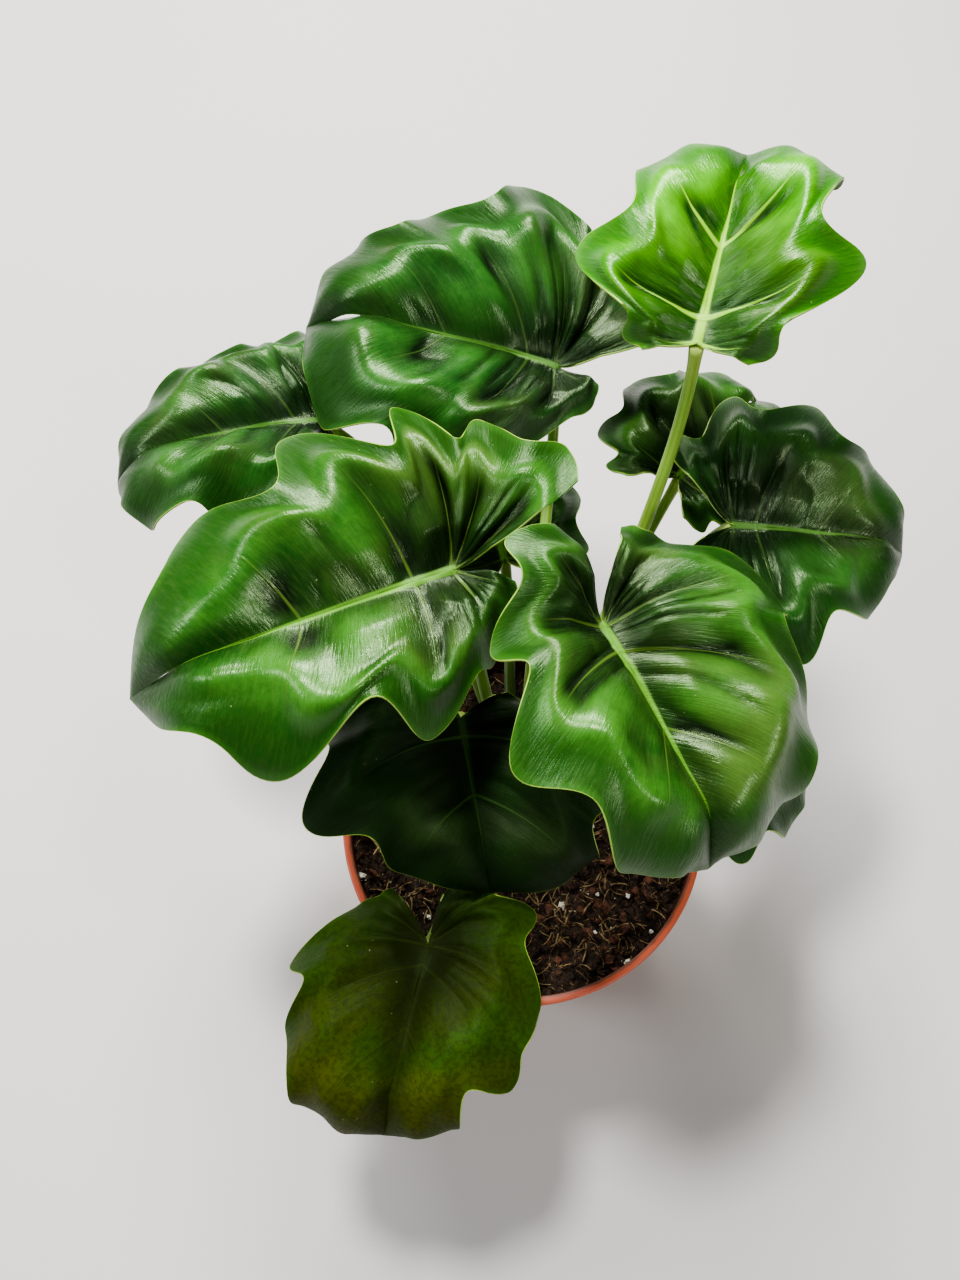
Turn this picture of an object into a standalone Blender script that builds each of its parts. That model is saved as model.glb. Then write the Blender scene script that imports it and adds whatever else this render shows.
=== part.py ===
import math

import bmesh
import bpy
import numpy as np
from mathutils import Vector

# Potted atom philodendron. Lengths are in metres, angles in degrees, +Z is up.
# The origin is the middle of the pot's base, where it stands.

# pot
POT_HEIGHT = 0.100
POT_RIM_RADIUS = 0.060
POT_LIP_HEIGHT = 0.0022
POT_COLLAR_RADIUS = 0.0586
POT_COLLAR_BOTTOM = 0.083
POT_BODY_TOP_RADIUS = 0.0562
POT_BASE_RADIUS = 0.042
POT_WALL = 0.0014
POT_FLOOR = 0.0018
POT_EDGE = 0.0015
LIP_EDGE = 0.0006
SMALL_EDGE = 0.0003
POT_STEPS = 48
DRAIN_HOLE_RADIUS = 0.0045
DRAIN_HOLE_RING = 0.027
DRAIN_HOLE_COUNT = 6
DRAIN_HOLE_SIDES = 16
CUT_PAST = 0.005

# soil
GAP = 0.0003
SOIL_TOP = 0.0915
SOIL_MOUND = 0.0025
SOIL_BUMP = 0.0007
SOIL_SECOND_BUMP = 0.6
SOIL_RINGS = 5
SOIL_WAVES = (310.0, 270.0, 520.0, 410.0)

# crown, the short stub that every stem springs from
CROWN_CENTRE = (0.0, 0.008)
CROWN_RADIUS = 0.0085
CROWN_BOTTOM = 0.062
CROWN_TOP = 0.122
CROWN_DOME = 0.006
CROWN_DOME_STEPS = 4
CROWN_STEPS = 24

# stems
STEM_BASE_RADIUS = 0.0021
STEM_TIP_RADIUS = 0.0017
STEM_POINTS = 11
STEM_START_PULL = 0.40
STEM_END_PULL = 0.30

# leaves
BLADE_THICKNESS = 0.0009
ROW_STEPS = (0.0, 0.2, 0.5, 0.8)
PAST_LAST_LOBE = 0.45
END_TURN = 28.0
END_PAST_BACK = 14.0
END_REACH = 0.8
COLUMNS = (0.0, 0.12, 0.30, 0.52, 0.76, 1.0)
NOTCH_CURVE = 2.2
NOTCH_PAST_LAST_LOBE = 0.06
BLADE_RISE = 0.15
BLADE_CREST = 0.55
PILLOW_HEIGHT = 0.080
PILLOW_SHAPE = 0.8
PILLOW_START = 0.20
PILLOW_END = 0.50
PILLOW_FADE = 0.35
CREASE_WIDTH = 0.25
MARGIN_WAVE = 0.070
MARGIN_WAVE_GROWTH = 1.5
MARGIN_CURL = 0.08
BASAL_LIFT = 0.45
LIFT_CURVE = 1.3
FLAT_CENTRE = 0.011
LIFT_FROM = 95.0
LIFT_SPAN = 65.0
BACK_ANGLE = 170.0
VEIN_ROWS = 3.3
VEIN_CROWDING = 2.4
VEIN_MERGE = 0.03
VEIN_LEAD = 16.0
VEIN_LEAD_REACH = 0.025
DROOP_CURVE = 1.4
DROOP_END = 1.2
DROOP_STEPS = 241
TIP_ROLL = 30.0
TIP_ROLL_FROM = 0.68

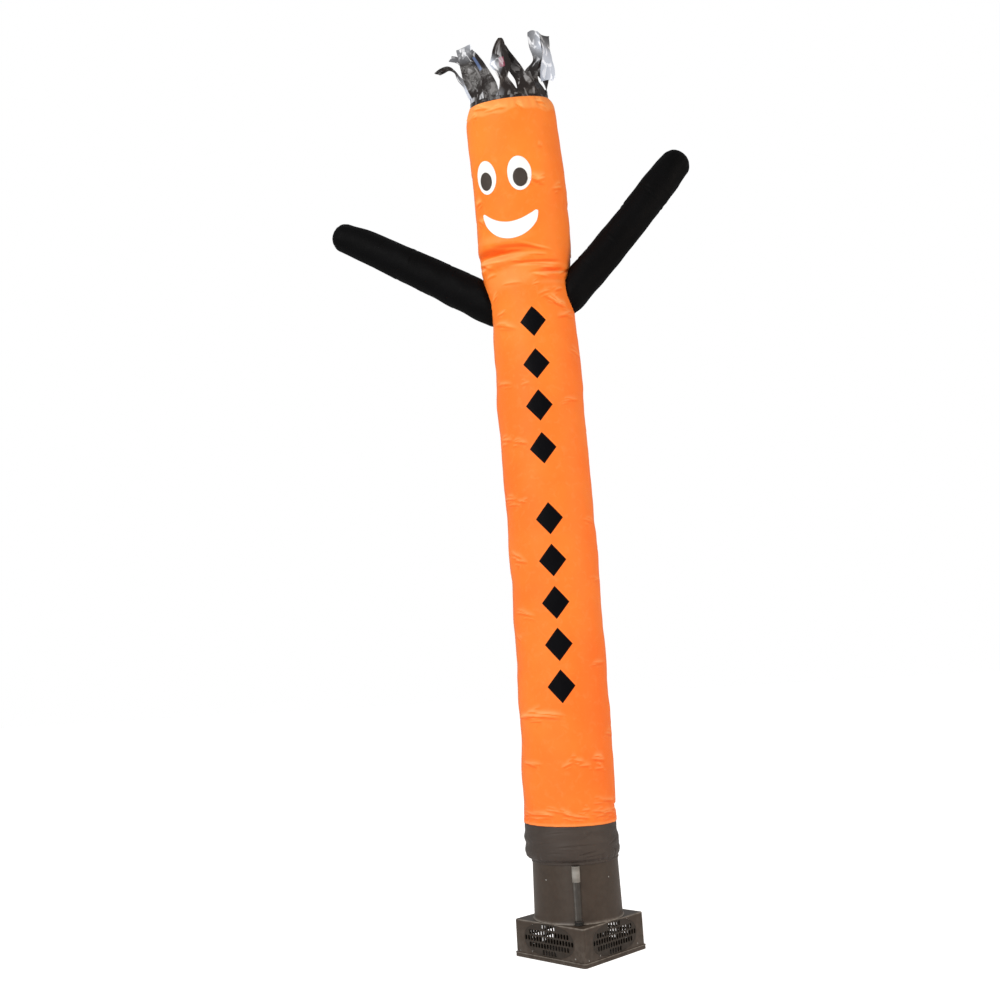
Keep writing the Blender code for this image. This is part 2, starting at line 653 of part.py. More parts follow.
def half_round(larger=0.0):
    """The conduit's outline seen from above, with its flat side towards the duct."""
    half_width = CONDUIT_HALF_WIDTH + larger
    depth = CONDUIT_DEPTH + larger
    points = [(-half_width, CONDUIT_INTO)]
    for i in range(9):
        angle = math.pi - math.pi * i / 8
        points.append((half_width * math.cos(angle), -depth * math.sin(angle) - CONDUIT_SEAT))
    points.append((half_width, CONDUIT_INTO))
    return points


def make_conduit(finish, duct_space):
    """The cable conduit: a half-round moulding up the duct's front."""
    turn = Matrix.Rotation(math.radians(-CONDUIT_TURN), 4, "Z")
    middle = (CONDUIT_FOOT + CONDUIT_TOP) / 2
    place = turn @ Matrix.Translation((0, -DUCT_RADIUS_TOP, middle))
    made = prism("conduit", half_round(), CONDUIT_TOP - CONDUIT_FOOT, place, False, finish)
    boolean(made, duct_space)
    return made


def make_clip(finish, duct_space):
    """The pale plate that is fixed over the conduit's top end."""
    turn = Matrix.Rotation(math.radians(-CONDUIT_TURN), 4, "Z")
    place = turn @ Matrix.Translation((0, -DUCT_RADIUS_TOP, CONDUIT_TOP - CLIP_HEIGHT / 2))
    made = prism("conduit_clip", half_round(GAP + CLIP), CLIP_HEIGHT, place, False, finish)
    over = CLIP_HEIGHT + 2 * OVERSHOOT
    boolean(made, prism("cut_clip", half_round(GAP), over, place))
    boolean(made, duct_space)
    return made


def make_grommet(finish, duct_space):
    """The rubber grommet where the conduit's cable goes down into the housing."""
    turn = Matrix.Rotation(math.radians(-CONDUIT_TURN), 4, "Z")
    foot = HOUSING_TOP + GAP
    top = CONDUIT_FOOT - GAP
    place = turn @ Matrix.Translation((0, -DUCT_RADIUS_FOOT - GROMMET_OUT, (foot + top) / 2))
    made = prism("grommet", superellipse(GROMMET_RADIUS, GROMMET_RADIUS, 20), top - foot, place, False, finish)
    boolean(made, duct_space)
    return made


def make_duct_space():
    """The duct's outside, a gap larger, which trims what is fixed against it."""
    angles = [math.pi * i / DUCT_SIDES for i in range(2 * DUCT_SIDES)]
    swell = GAP + DUCT_SAGITTA
    foot = HOUSING_TOP + swell
    rows = (
        (DUCT_RADIUS_FOOT + DUCT_FOOT_FLARE + swell, HOUSING_TOP - OVERSHOOT),
        (DUCT_RADIUS_FOOT + DUCT_FOOT_FLARE + swell, foot),
        (DUCT_RADIUS_FOOT + DUCT_FLARE_STEP + swell, foot + DUCT_FLARE_HEIGHT / 3),
        (DUCT_RADIUS_FOOT + swell, foot + DUCT_FLARE_HEIGHT),
        (DUCT_RADIUS_TOP + swell, DUCT_TOP),
    )
    rings = [[(r * math.cos(a), r * math.sin(a), z) for a in angles] for r, z in rows]
    bm = loft(rings, start_cap=True, end_cap=True)
    return add_object("cut_duct_space", mesh_from(bm, "cut_duct_space"), cutter=True)


# ---- the whole -----------------------------------------------------------------------------------


def build():
    for thing in list(bpy.data.objects):
        bpy.data.objects.remove(thing)
    bpy.context.scene.collection.children.link(OBJECT)
    bpy.context.scene.collection.children.link(CUTTERS)

    orange = material("orange_nylon", (1.0, 0.24, 0.03), 0.55)
    black = material("black_nylon", (0.006, 0.006, 0.007), 0.8)
    dark = material("dark_nylon", (0.075, 0.060, 0.050), 0.7)
    white = material("white_nylon", (0.9, 0.9, 0.9), 0.6)
    film = material("hair_film", (0.06, 0.055, 0.055), 0.25, 0.4)
    moulding = material("blower_plastic", (0.065, 0.052, 0.040), 0.45)
    rubber = material("grommet_rubber", (0.01, 0.01, 0.01), 0.8)
    pale = material("clip_plastic", (0.35, 0.33, 0.30), 0.4)

    make_tube(orange)
    tube_space = make_tube_space()
    for name, arm in ARMS.items():
        make_arm(name, arm, black, tube_space)
    make_cuff(dark)
    for side, eye in EYES.items():
        for part, layer, finish in (("white", 0, white), ("pupil", 1, dark)):
            across, up, half_width, half_height = eye[part]
            outline = moved(superellipse(half_width, half_height, 24), across, up)
            make_patch(f"eye_{part}_{side}", outline, layer, finish)
    make_patch("smile", smile_outline(), 0, white)
    make_hair(film)

    make_tray(moulding)
    make_housing(moulding)
    for quarter in range(4):
        make_grille(quarter, moulding)
    make_duct(moulding)
    duct_space = make_duct_space()
    make_conduit(moulding, duct_space)
    make_clip(pale, duct_space)
    make_grommet(rubber, duct_space)


build()
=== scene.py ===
"""An inflatable air dancer on its blower, dressed piece by piece in the order in which it is put together.

The blower comes first, then its outlet duct and fittings, the cuff, the tube with its arms and face, and
last the hair and the stitching. Metres, +Z up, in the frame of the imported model.
"""

import math

import bpy
import numpy as np
from mathutils import Matrix, Vector
from mathutils.bvhtree import BVHTree


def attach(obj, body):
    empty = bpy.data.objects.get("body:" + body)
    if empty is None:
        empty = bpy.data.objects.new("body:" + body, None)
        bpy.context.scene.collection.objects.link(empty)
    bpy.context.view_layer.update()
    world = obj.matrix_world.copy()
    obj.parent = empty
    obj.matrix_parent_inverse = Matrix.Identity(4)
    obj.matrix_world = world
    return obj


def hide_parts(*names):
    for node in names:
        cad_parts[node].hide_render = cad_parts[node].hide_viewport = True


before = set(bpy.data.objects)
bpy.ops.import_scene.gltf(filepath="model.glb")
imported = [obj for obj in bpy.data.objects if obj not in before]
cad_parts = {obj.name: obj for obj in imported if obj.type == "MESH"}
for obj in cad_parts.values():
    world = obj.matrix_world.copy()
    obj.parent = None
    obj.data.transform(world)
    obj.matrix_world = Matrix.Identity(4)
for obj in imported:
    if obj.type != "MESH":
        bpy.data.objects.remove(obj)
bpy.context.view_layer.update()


# ---- Camera, floor and studio light ------------------------------------------------------------
# The camera stands about six metres in front of the dancer, a little to its right, at eye height.
# A large soft light to the front left, two weaker ones and a pale room light the cloth evenly.

CAMERA_PLACE = (-0.289, -5.99, 1.45)
CAMERA_TILT = 99.18
CAMERA_ROLL = -3.27
CAMERA_LENS = 39.06
CAMERA_SENSOR = 36.0
STUDIO_LIGHTS = (
    # name; place and target; width and height; watts and tint
    ("key_light", (-5.2, -5.6, 5.6), (-0.1, 0.0, 2.6), 2.4, 2.4, 400.0, (1.0, 0.985, 0.96)),
    ("side_light", (5.5, -2.6, 3.2), (0.0, 0.0, 2.4), 2.6, 4.0, 170.0, (1.0, 0.87, 0.74)),
    ("low_light", (-2.0, -5.0, 0.8), (0.0, 0.0, 0.6), 2.0, 1.2, 34.0, (1.0, 0.99, 0.97)),
)
ROOM_GLOW = 0.42
PAPER_GLOW = 0.68
FLOOR_REACH = 60
WHITE = (1.0, 1.0, 1.0, 1.0)

scene = bpy.context.scene
scene.view_settings.view_transform = "Standard"


def put(name, data):
    """A shown object for a mesh that is already in its place, or for a camera or a light."""
    made = bpy.data.objects.new(name, data)
    scene.collection.objects.link(made)
    return made


def plain_mesh(name, points, faces=(), edges=()):
    """A mesh from its points and their faces or edges."""
    made = bpy.data.meshes.new(name)
    made.from_pydata([tuple(p) for p in points], list(edges), list(faces))
    return made


def join(tree, value, socket):
    """Links another node's output to a socket, or gives the socket a plain value."""
    if isinstance(value, bpy.types.NodeSocket):
        tree.links.new(value, socket)
    else:
        socket.default_value = value


def add(tree, kind, inputs=None, **settings):
    """A node of a tree, with its settings made, and its inputs joined by name or number."""
    node = tree.nodes.new(kind)
    for name, value in settings.items():
        setattr(node, name, value)
    for name, value in (inputs or {}).items():
        join(tree, value, node.inputs[name])
    return node


def finish_for(name):
    """A new material, its node tree and its Principled shader."""
    made = bpy.data.materials.new(name)
    made.use_nodes = True
    return made, made.node_tree, made.node_tree.nodes["Principled BSDF"]


def feed(tree, shader, **sockets):
    """Joins values to the shader's sockets; an underscore in a name stands for a space."""
    for name, value in sockets.items():
        join(tree, value, shader.inputs[name.replace("_", " ")])


camera = put("camera", bpy.data.cameras.new("camera"))
camera.data.lens = CAMERA_LENS
camera.data.sensor_width = CAMERA_SENSOR
camera.matrix_world = (Matrix.Translation(CAMERA_PLACE)
                       @ Matrix.Rotation(math.radians(CAMERA_TILT), 4, "X")
                       @ Matrix.Rotation(math.radians(CAMERA_ROLL), 4, "Z"))
scene.camera = camera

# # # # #

◆ **Instruction**:
The lines from the top of the data above down to the line containing "STEM_END_PULL = 0.30" are to be copied exactly; no other line should appear.

◆ **Written answer**:
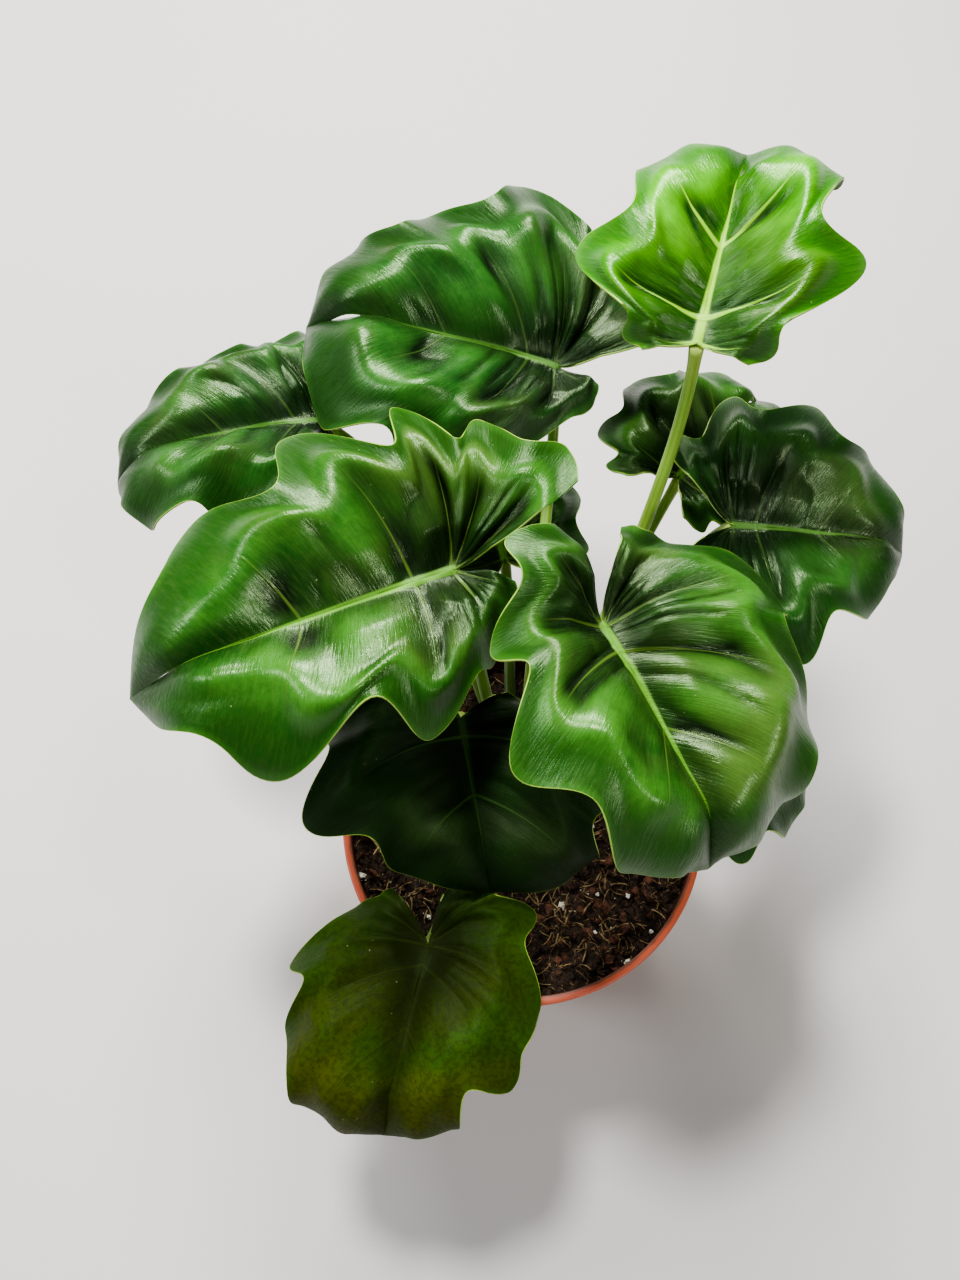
Turn this picture of an object into a standalone Blender script that builds each of its parts. That model is saved as model.glb. Then write the Blender scene script that imports it and adds whatever else this render shows.
=== part.py ===
import math

import bmesh
import bpy
import numpy as np
from mathutils import Vector

# Potted atom philodendron. Lengths are in metres, angles in degrees, +Z is up.
# The origin is the middle of the pot's base, where it stands.

# pot
POT_HEIGHT = 0.100
POT_RIM_RADIUS = 0.060
POT_LIP_HEIGHT = 0.0022
POT_COLLAR_RADIUS = 0.0586
POT_COLLAR_BOTTOM = 0.083
POT_BODY_TOP_RADIUS = 0.0562
POT_BASE_RADIUS = 0.042
POT_WALL = 0.0014
POT_FLOOR = 0.0018
POT_EDGE = 0.0015
LIP_EDGE = 0.0006
SMALL_EDGE = 0.0003
POT_STEPS = 48
DRAIN_HOLE_RADIUS = 0.0045
DRAIN_HOLE_RING = 0.027
DRAIN_HOLE_COUNT = 6
DRAIN_HOLE_SIDES = 16
CUT_PAST = 0.005

# soil
GAP = 0.0003
SOIL_TOP = 0.0915
SOIL_MOUND = 0.0025
SOIL_BUMP = 0.0007
SOIL_SECOND_BUMP = 0.6
SOIL_RINGS = 5
SOIL_WAVES = (310.0, 270.0, 520.0, 410.0)

# crown, the short stub that every stem springs from
CROWN_CENTRE = (0.0, 0.008)
CROWN_RADIUS = 0.0085
CROWN_BOTTOM = 0.062
CROWN_TOP = 0.122
CROWN_DOME = 0.006
CROWN_DOME_STEPS = 4
CROWN_STEPS = 24

# stems
STEM_BASE_RADIUS = 0.0021
STEM_TIP_RADIUS = 0.0017
STEM_POINTS = 11
STEM_START_PULL = 0.40
STEM_END_PULL = 0.30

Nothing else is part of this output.